- Aim of the exercise
Sort through the entries below and pull out lines containing the word "handed".

- Data supplied
* * *
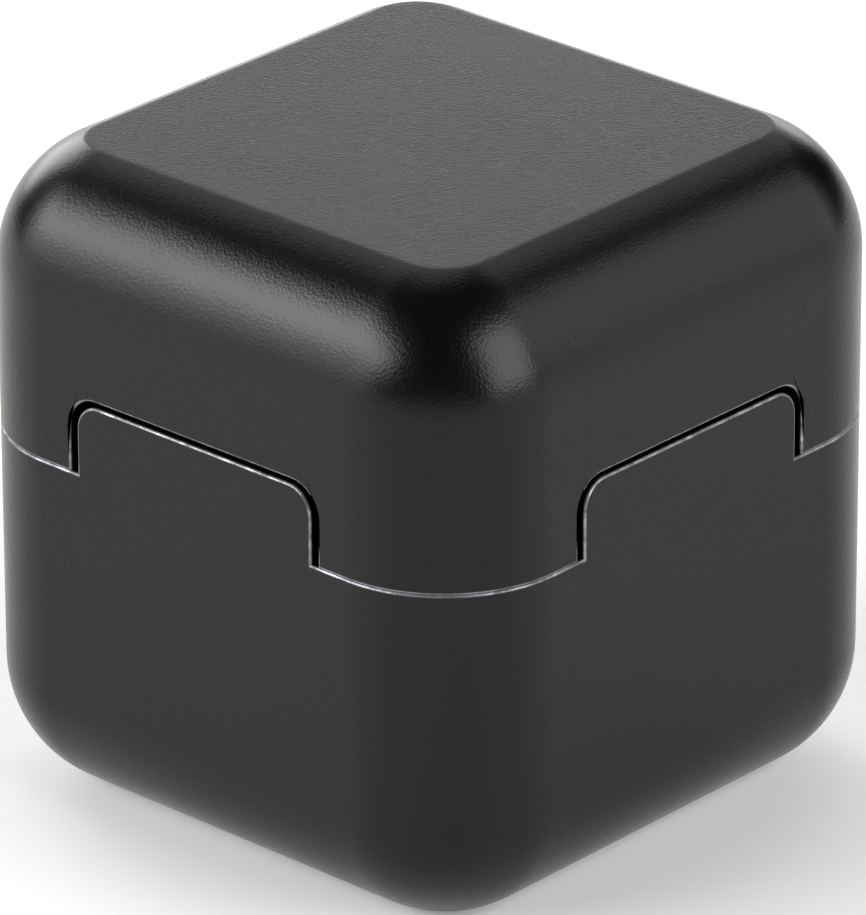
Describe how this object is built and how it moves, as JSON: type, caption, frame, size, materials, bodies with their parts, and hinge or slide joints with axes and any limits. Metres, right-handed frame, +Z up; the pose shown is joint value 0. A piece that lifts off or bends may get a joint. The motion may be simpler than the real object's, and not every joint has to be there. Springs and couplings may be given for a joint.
{
  "type": "air-cushioned fidget cube",
  "caption": "Rounded metal desk cube split by a square-toothed seam; its upper half lifts and glides down on a hidden piston and cylinder.",
  "frame": {"origin": "middle of the flat base", "axes": "+Z up along the piston, a flat face towards -Y and another towards +X"},
  "size_m": [0.036, 0.036, 0.036],
  "materials": {
    "black_anodised": "bead-blasted, black anodised, satin",
    "ground_steel": "cylindrically ground",
    "screw_steel": "plain stainless"
  },
  "bodies": {
    "lower_half": {"lower_shell": "black_anodised", "piston": "ground_steel", "piston_screw": "screw_steel"},
    "upper_half": {"upper_shell": "black_anodised", "cylinder": "ground_steel", "cylinder_screw": "screw_steel"}
  },
  "joints": [
    {"name": "lift", "type": "slide", "parent": "lower_half", "child": "upper_half", "axis": [0, 0, 1], "range_m": [0, 0.0168]}
  ]
}
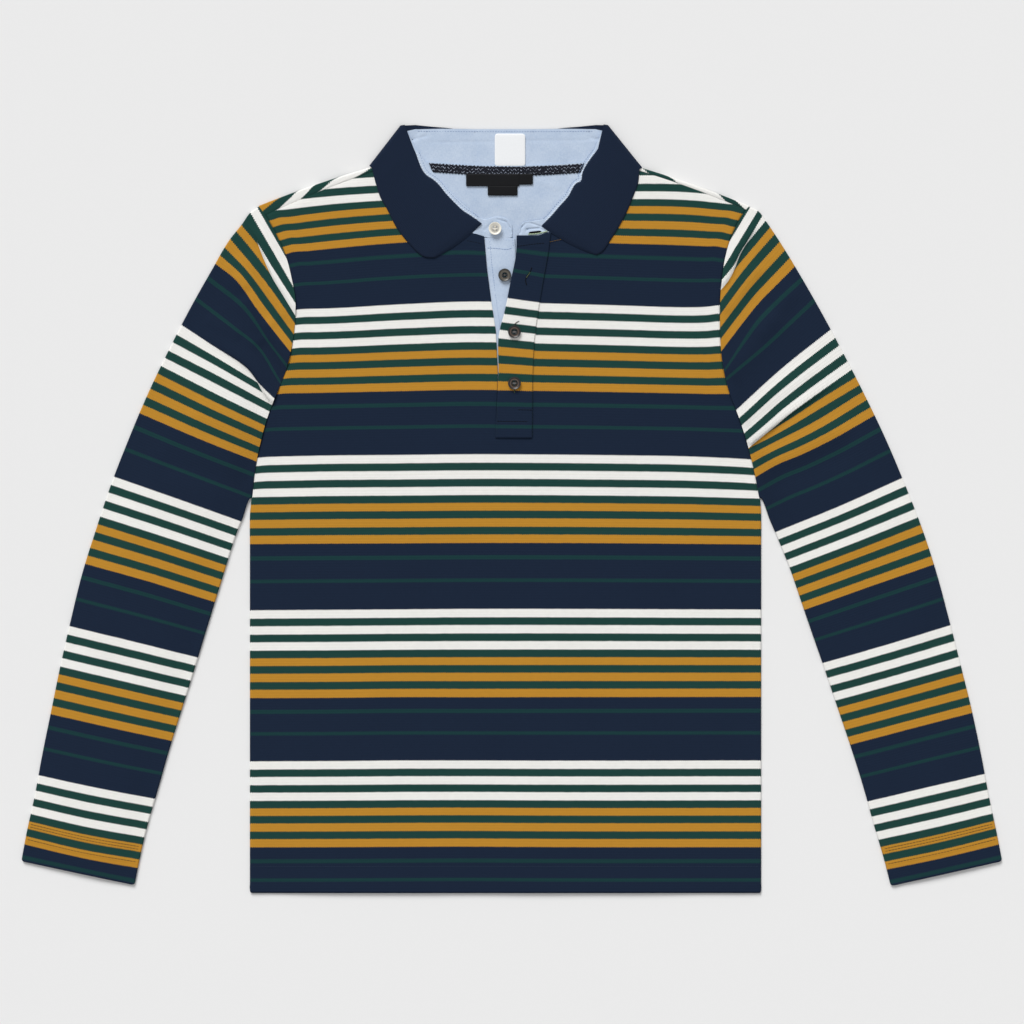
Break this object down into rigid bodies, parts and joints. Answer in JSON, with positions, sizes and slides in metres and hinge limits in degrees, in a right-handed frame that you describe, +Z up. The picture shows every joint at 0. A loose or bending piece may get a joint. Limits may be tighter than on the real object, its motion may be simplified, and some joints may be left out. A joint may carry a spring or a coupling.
{
  "type": "long-sleeve polo shirt",
  "caption": "Long-sleeve polo shirt laid flat on its back, knit collar folded down, chambray stand and open placket, striped jersey body and sleeves.",
  "frame": {"origin": "middle of the laid-out garment's box, on the surface it lies on", "axes": "+Z up from the surface, +Y from the hem to the collar, +X to the right as seen from above, towards the wearer's left sleeve"},
  "size_m": [0.9594, 0.7508, 0.0094],
  "materials": {
    "striped_jersey": "compact cotton jersey, navy, green, ochre and white stripes",
    "navy_knit": "flat-knit cotton, matt",
    "blue_chambray": "light blue cotton chambray, washed",
    "herringbone_tape": "dark herringbone twill tape",
    "label_black": "black woven satin label, blank",
    "label_white": "white heat-sealed label, blank",
    "button_dark": "dark horn-look resin",
    "button_white": "pale shell-look resin"
  },
  "bodies": {
    "root": {"back": "striped_jersey", "front": "striped_jersey", "sleeve_right": "striped_jersey", "sleeve_left": "striped_jersey", "placket_top": "striped_jersey", "placket_under": "blue_chambray", "yoke_facing": "blue_chambray", "collar_stand": "blue_chambray", "collar": "navy_knit", "neck_tape": "herringbone_tape", "label_main": "label_black", "label_size": "label_black", "collar_label": "label_white", "button_collar": "button_white", "button_1": "button_dark", "button_2": "button_dark", "button_3": "button_dark"}
  },
  "joints": []
}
* * *
- Written answer
Describe how this object is built and how it moves, as JSON: type, caption, frame, size, materials, bodies with their parts, and hinge or slide joints with axes and any limits. Metres, right-handed frame, +Z up; the pose shown is joint value 0. A piece that lifts off or bends may get a joint. The motion may be simpler than the real object's, and not every joint has to be there. Springs and couplings may be given for a joint.
Break this object down into rigid bodies, parts and joints. Answer in JSON, with positions, sizes and slides in metres and hinge limits in degrees, in a right-handed frame that you describe, +Z up. The picture shows every joint at 0. A loose or bending piece may get a joint. Limits may be tighter than on the real object, its motion may be simplified, and some joints may be left out. A joint may carry a spring or a coupling.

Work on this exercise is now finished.